■ Problem requirements
Find the line that contains "arris_cut = make_arris_cut()". Repeat that line and all lines following it, exactly, through the end of the listing below.

■ Entries with model source code
◆ ◆ ◆ ◆

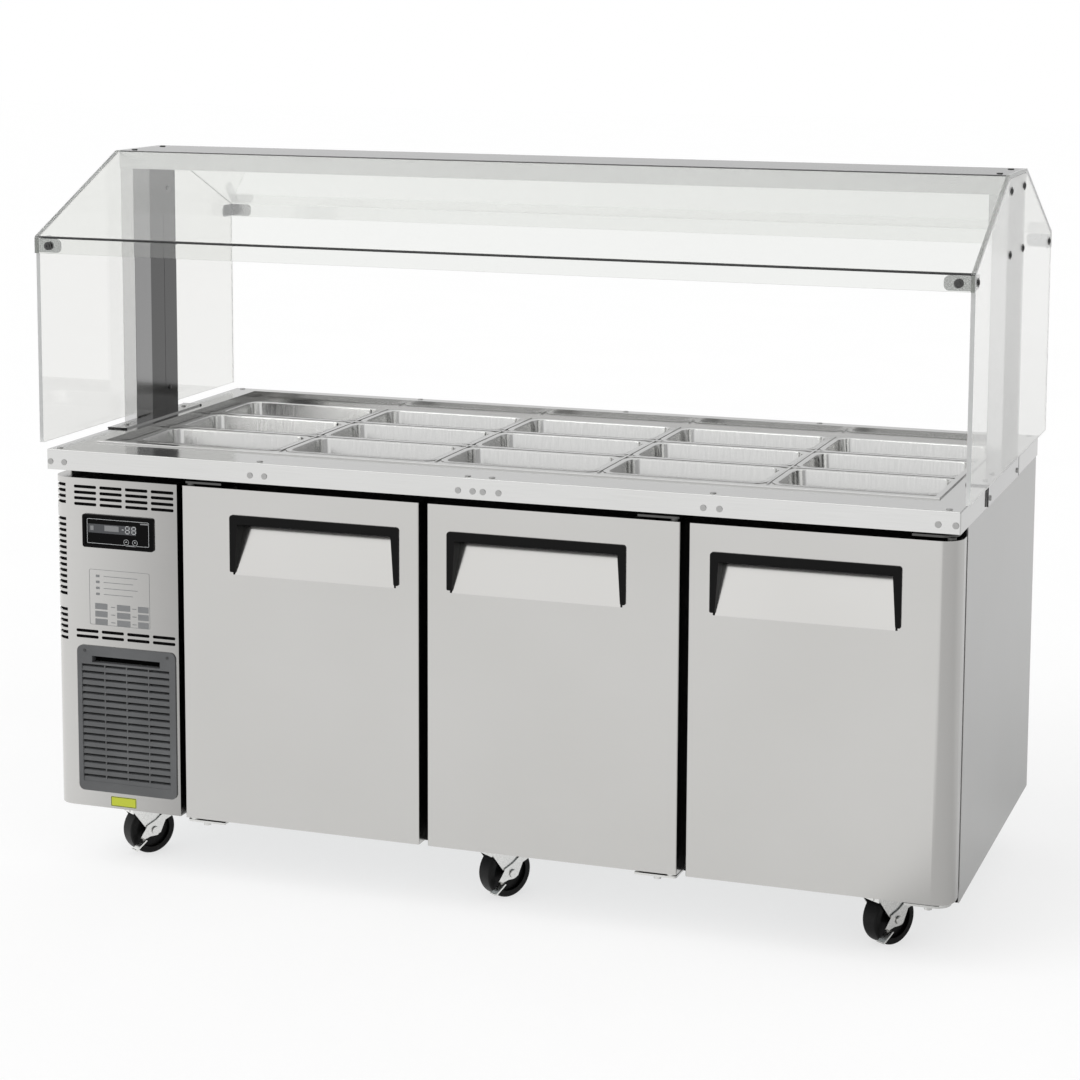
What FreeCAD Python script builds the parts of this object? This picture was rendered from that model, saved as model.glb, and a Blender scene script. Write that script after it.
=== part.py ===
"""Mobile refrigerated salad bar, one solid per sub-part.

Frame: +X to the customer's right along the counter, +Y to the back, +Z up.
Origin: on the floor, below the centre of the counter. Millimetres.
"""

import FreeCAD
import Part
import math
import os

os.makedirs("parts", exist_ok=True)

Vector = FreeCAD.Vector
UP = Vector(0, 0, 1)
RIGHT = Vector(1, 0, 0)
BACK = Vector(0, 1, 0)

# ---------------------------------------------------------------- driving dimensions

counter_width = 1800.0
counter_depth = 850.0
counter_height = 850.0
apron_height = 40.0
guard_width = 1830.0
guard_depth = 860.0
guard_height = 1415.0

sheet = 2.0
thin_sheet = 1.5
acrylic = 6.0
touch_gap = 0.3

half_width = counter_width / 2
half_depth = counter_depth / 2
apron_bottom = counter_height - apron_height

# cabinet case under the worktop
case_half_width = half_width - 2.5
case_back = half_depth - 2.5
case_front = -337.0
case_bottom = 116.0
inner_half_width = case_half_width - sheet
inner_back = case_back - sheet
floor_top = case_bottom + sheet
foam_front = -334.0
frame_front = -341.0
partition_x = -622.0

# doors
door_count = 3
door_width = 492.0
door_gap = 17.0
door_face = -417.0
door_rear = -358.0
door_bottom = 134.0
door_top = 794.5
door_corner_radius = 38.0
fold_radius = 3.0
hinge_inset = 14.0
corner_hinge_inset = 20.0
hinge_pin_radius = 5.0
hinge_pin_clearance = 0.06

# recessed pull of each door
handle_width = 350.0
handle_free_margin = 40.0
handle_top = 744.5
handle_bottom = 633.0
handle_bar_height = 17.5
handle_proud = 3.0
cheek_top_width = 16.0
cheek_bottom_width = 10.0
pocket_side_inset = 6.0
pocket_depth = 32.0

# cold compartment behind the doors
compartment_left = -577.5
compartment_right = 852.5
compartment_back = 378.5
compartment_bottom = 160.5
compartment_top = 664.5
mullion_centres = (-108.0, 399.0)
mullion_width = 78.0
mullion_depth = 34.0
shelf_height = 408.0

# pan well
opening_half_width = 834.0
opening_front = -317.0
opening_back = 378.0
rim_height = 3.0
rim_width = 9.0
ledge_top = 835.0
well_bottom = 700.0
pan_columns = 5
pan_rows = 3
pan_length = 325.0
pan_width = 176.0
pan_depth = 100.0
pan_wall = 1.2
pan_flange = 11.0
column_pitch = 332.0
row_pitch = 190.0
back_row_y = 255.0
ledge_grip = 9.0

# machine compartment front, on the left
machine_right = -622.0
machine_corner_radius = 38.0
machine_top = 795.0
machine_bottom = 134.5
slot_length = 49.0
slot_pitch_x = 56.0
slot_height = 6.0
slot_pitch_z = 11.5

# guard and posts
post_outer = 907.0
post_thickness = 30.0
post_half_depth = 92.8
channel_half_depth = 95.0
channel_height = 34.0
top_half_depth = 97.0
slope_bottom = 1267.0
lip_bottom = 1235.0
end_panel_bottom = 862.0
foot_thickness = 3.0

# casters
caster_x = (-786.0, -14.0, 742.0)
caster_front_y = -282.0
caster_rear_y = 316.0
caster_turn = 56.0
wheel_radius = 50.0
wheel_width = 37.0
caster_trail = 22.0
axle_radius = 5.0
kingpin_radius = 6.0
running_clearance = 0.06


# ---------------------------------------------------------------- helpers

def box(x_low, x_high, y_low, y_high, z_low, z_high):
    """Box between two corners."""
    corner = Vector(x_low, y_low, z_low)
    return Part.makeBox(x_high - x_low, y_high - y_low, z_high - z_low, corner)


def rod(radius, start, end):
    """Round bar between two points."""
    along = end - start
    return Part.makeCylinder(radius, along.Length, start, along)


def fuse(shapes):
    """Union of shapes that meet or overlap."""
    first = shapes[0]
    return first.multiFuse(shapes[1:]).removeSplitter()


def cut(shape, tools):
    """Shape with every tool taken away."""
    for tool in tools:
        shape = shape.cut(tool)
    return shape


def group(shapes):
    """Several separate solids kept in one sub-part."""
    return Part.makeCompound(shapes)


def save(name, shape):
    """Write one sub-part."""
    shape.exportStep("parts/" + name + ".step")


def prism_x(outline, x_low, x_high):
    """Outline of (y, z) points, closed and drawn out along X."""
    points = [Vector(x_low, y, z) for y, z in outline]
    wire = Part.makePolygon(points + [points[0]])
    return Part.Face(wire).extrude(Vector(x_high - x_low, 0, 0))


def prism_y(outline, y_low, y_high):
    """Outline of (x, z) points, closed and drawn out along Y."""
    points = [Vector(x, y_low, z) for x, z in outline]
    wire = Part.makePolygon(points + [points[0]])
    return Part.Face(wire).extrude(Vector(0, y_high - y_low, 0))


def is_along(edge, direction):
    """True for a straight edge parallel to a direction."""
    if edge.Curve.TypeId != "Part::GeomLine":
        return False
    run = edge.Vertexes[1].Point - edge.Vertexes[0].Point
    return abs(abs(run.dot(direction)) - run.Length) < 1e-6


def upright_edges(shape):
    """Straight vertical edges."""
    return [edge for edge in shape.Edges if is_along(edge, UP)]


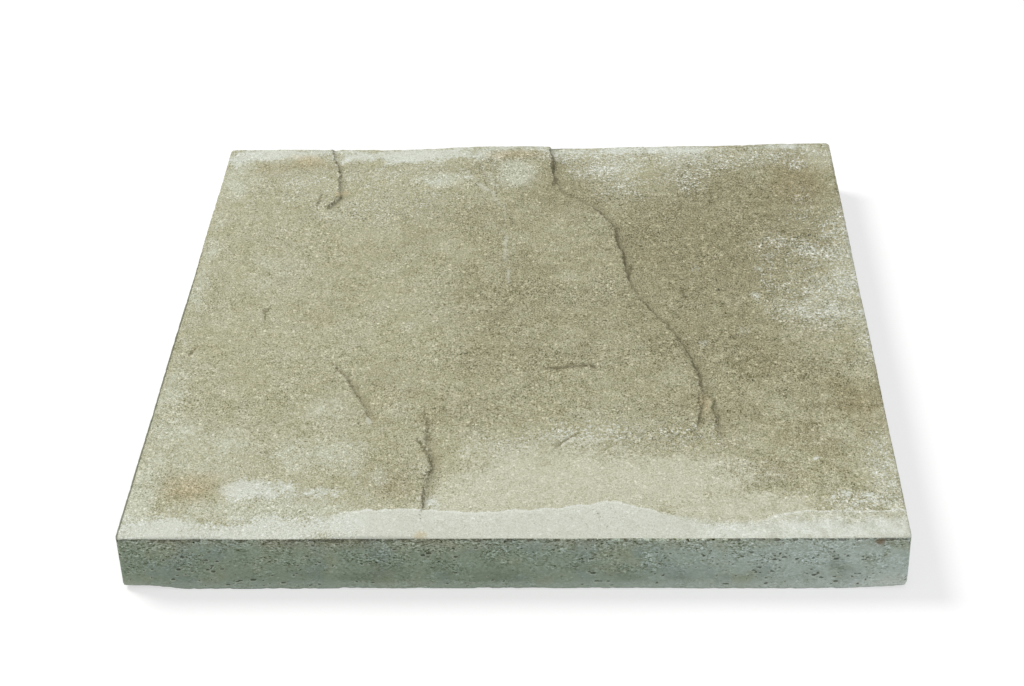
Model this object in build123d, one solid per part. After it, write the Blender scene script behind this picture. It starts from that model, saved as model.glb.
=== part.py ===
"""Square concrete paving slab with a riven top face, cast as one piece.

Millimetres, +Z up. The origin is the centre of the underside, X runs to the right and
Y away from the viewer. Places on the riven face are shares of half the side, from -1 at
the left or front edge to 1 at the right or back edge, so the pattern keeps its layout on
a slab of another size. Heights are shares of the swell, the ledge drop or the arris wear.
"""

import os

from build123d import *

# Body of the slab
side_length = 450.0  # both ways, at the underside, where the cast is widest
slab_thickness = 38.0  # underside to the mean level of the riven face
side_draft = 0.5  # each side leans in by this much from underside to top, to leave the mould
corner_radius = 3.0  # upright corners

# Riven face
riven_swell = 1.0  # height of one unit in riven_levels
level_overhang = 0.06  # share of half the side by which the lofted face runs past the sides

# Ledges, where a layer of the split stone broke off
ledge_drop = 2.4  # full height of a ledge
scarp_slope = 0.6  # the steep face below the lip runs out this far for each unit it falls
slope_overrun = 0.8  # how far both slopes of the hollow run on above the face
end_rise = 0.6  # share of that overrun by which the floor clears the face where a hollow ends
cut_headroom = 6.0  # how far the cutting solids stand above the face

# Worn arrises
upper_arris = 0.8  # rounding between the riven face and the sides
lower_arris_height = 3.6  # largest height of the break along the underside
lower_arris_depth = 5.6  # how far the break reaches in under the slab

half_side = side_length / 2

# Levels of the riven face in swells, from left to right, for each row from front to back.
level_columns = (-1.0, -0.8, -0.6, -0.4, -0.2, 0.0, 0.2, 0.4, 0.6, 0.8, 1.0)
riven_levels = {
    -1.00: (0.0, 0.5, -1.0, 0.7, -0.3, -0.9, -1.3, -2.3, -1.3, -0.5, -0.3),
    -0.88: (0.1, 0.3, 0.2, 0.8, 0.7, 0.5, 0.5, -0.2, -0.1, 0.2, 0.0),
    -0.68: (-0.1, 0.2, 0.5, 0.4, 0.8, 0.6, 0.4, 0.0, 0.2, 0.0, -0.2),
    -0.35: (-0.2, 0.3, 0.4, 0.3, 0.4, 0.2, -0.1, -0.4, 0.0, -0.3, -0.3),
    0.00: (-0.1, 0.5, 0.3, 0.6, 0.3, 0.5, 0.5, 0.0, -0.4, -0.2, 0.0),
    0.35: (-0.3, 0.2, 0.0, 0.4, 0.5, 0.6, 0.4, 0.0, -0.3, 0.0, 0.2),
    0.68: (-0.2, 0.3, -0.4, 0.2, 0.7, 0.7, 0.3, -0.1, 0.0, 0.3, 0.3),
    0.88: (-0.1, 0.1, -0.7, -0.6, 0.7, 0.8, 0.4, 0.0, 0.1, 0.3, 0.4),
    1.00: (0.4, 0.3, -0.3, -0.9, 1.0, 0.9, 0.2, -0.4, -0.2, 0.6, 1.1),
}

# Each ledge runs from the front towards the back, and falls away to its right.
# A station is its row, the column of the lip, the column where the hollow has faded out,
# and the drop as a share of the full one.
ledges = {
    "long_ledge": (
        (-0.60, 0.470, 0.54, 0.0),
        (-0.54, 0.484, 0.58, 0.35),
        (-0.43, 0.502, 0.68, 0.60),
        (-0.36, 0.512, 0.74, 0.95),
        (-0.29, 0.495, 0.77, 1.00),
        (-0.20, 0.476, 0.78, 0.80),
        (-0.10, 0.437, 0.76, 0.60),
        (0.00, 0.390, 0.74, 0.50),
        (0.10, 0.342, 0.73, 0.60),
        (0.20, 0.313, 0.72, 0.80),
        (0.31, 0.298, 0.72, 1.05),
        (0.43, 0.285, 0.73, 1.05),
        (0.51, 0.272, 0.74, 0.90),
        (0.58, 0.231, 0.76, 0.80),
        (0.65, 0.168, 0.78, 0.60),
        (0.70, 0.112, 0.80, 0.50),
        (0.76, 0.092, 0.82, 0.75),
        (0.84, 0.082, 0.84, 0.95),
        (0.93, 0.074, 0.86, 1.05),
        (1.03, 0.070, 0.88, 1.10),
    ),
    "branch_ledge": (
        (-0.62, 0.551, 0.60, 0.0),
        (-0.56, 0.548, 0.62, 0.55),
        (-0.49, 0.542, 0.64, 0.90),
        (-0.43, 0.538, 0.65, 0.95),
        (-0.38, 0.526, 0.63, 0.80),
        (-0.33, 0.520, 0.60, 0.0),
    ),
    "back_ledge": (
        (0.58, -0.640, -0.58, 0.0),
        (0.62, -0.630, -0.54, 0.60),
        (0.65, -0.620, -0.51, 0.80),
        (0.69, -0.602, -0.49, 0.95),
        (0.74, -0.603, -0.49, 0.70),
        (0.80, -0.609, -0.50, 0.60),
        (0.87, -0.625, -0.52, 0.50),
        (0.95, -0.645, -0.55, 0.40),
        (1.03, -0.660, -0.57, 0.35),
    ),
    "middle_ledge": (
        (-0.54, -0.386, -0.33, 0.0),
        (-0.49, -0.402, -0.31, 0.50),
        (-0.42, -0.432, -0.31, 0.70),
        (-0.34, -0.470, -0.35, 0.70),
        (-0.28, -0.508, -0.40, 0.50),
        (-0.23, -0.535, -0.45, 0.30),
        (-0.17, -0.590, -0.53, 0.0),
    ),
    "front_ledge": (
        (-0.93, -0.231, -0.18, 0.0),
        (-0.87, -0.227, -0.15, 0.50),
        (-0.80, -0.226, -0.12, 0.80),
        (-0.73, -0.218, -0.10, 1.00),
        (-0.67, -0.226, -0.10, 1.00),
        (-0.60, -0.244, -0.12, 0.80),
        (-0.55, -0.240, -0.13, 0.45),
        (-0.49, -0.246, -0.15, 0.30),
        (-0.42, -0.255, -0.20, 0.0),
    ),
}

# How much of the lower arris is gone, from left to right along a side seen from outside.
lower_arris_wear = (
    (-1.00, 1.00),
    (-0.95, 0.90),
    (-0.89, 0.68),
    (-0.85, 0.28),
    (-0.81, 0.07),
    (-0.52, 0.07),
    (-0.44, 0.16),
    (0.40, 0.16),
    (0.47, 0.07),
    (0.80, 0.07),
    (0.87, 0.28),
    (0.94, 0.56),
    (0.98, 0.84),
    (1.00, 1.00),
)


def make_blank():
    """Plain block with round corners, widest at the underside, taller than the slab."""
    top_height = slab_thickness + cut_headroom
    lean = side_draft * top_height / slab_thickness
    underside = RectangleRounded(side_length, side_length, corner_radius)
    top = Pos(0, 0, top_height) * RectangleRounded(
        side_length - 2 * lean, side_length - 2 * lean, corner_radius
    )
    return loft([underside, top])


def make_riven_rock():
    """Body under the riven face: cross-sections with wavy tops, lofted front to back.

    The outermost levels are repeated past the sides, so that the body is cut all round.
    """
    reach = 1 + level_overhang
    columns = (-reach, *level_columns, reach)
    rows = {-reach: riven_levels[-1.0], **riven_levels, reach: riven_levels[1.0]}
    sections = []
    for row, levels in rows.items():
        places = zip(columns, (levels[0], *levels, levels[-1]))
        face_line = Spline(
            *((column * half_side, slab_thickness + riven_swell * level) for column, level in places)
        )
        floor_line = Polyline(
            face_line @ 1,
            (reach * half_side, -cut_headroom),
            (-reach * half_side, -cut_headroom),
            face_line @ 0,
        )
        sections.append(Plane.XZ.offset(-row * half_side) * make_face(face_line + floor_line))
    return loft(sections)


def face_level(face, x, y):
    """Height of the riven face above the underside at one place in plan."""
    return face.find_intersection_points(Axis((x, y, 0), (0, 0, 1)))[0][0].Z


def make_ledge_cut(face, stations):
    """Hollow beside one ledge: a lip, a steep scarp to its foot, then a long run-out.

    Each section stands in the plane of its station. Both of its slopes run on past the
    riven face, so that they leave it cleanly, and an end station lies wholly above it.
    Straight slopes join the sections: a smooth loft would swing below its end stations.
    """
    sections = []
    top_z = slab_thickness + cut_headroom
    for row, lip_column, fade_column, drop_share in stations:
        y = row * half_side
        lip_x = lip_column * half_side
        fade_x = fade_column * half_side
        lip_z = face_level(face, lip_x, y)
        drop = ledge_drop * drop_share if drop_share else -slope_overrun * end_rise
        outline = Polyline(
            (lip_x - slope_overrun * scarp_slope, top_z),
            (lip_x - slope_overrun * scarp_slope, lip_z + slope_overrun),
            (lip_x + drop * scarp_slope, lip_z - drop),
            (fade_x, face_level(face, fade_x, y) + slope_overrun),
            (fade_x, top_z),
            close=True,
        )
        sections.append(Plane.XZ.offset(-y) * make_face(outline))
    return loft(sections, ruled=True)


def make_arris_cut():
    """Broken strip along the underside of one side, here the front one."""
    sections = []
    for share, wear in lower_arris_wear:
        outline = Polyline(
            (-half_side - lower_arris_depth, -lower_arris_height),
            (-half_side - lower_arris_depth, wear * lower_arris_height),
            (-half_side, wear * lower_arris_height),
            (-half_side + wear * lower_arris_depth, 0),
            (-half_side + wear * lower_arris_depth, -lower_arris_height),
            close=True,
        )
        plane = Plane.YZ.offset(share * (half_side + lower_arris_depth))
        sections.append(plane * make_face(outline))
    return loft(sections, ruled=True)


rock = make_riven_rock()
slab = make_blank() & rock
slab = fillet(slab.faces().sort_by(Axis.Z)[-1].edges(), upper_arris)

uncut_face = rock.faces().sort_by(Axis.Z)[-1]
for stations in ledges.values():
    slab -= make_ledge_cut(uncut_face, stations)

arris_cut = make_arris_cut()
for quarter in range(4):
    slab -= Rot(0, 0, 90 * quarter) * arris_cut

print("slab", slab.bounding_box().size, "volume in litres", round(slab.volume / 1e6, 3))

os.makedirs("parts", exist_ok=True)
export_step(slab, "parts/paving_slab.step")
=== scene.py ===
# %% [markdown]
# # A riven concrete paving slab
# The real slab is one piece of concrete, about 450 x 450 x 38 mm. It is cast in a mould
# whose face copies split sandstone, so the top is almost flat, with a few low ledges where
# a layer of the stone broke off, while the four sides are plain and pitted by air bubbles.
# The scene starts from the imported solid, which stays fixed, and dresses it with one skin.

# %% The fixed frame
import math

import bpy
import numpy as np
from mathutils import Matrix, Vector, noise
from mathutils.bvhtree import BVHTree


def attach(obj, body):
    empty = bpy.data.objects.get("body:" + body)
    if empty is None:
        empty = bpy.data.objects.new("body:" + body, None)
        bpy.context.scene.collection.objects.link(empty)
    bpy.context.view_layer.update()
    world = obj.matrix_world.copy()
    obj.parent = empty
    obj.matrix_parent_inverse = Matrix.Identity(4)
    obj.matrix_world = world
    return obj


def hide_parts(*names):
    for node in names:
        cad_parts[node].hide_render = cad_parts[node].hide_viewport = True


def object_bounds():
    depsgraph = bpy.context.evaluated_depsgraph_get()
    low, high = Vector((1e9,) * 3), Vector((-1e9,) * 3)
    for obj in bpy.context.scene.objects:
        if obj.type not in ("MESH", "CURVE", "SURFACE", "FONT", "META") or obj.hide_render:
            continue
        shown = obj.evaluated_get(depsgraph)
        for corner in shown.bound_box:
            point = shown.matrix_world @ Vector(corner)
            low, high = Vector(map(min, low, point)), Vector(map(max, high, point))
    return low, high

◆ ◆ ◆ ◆

■ Answer to this task
arris_cut = make_arris_cut()
for quarter in range(4):
    slab -= Rot(0, 0, 90 * quarter) * arris_cut

print("slab", slab.bounding_box().size, "volume in litres", round(slab.volume / 1e6, 3))

os.makedirs("parts", exist_ok=True)
export_step(slab, "parts/paving_slab.step")
=== scene.py ===
# %% [markdown]
# # A riven concrete paving slab
# The real slab is one piece of concrete, about 450 x 450 x 38 mm. It is cast in a mould
# whose face copies split sandstone, so the top is almost flat, with a few low ledges where
# a layer of the stone broke off, while the four sides are plain and pitted by air bubbles.
# The scene starts from the imported solid, which stays fixed, and dresses it with one skin.

# %% The fixed frame
import math

import bpy
import numpy as np
from mathutils import Matrix, Vector, noise
from mathutils.bvhtree import BVHTree


def attach(obj, body):
    empty = bpy.data.objects.get("body:" + body)
    if empty is None:
        empty = bpy.data.objects.new("body:" + body, None)
        bpy.context.scene.collection.objects.link(empty)
    bpy.context.view_layer.update()
    world = obj.matrix_world.copy()
    obj.parent = empty
    obj.matrix_parent_inverse = Matrix.Identity(4)
    obj.matrix_world = world
    return obj


def hide_parts(*names):
    for node in names:
        cad_parts[node].hide_render = cad_parts[node].hide_viewport = True


def object_bounds():
    depsgraph = bpy.context.evaluated_depsgraph_get()
    low, high = Vector((1e9,) * 3), Vector((-1e9,) * 3)
    for obj in bpy.context.scene.objects:
        if obj.type not in ("MESH", "CURVE", "SURFACE", "FONT", "META") or obj.hide_render:
            continue
        shown = obj.evaluated_get(depsgraph)
        for corner in shown.bound_box:
            point = shown.matrix_world @ Vector(corner)
            low, high = Vector(map(min, low, point)), Vector(map(max, high, point))
    return low, high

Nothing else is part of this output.